What became only too apparent immediately, and something that put an additional damper on the proceedings, was that, as Signor Vescovo had predicted, Signor Botti didn’t like the look of Wanda’s cheque, or rather it was Wanda’s mother’s (she was paying for it), one little bit.

He took it gingerly in both hands as if it might have been about to explode and after holding it up to what light there was, getting it nice and damp in the process, and generally behaving as if it was something the cat had brought in, rejected it.

We were in a spot. We needed the money in cash, not next week or the week after, but now, if we were going to be sure of getting I Castagni. If we didn’t produce it Signor Botti might quite likely succumb to another attack of the dithers and we would be back where we came in.
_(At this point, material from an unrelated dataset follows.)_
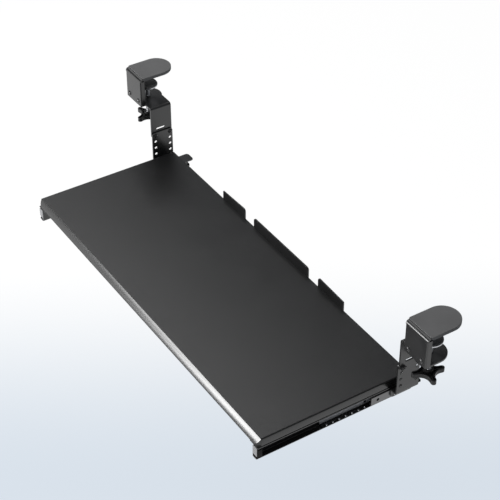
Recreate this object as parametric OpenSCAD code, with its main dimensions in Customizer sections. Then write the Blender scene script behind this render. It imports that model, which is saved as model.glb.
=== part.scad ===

It was at this moment that Signor Vescovo who, so far as we were concerned, was getting nothing out of all this, showed himself worthy of his name and offered to cash a cheque himself for two and a half million and give the money to Signor Botti, which we didn’t want him to do.

But first there had to be a meeting with Signor Botti’s notary in Sarzana to finalize everything.

So we all tramped across the bridge over the torrent which was in spate, up the hill past Signora Angiolina’s place in the hissing rain, from which she waved encouragingly when we gave her the thumbs up sign, piled into the Land Rover and set off for Sarzana.

There in the office of the notary in the main square, we were told that a declaration would have to be made that Wanda was the only surviving child of her parents’ marriage. She was, in fact by now, the only survivor of a family of eleven children, only two of whom, Wanda and an elder brother, had survived beyond birth.

To do this we would have to go to Monfalcone, near Trieste, where Wanda’s mother’s notary carried on his business and would do what was necessary.

We took a night train to Monfalcone, got the document, spent the next night with Wanda’s mother, got the money in cash and returned to find that Signor Vescovo had already come up with the money and handed it over to Signor Botti.

Now, apart from a few formalities, we were the owners of a small place in Italy called I Castagni.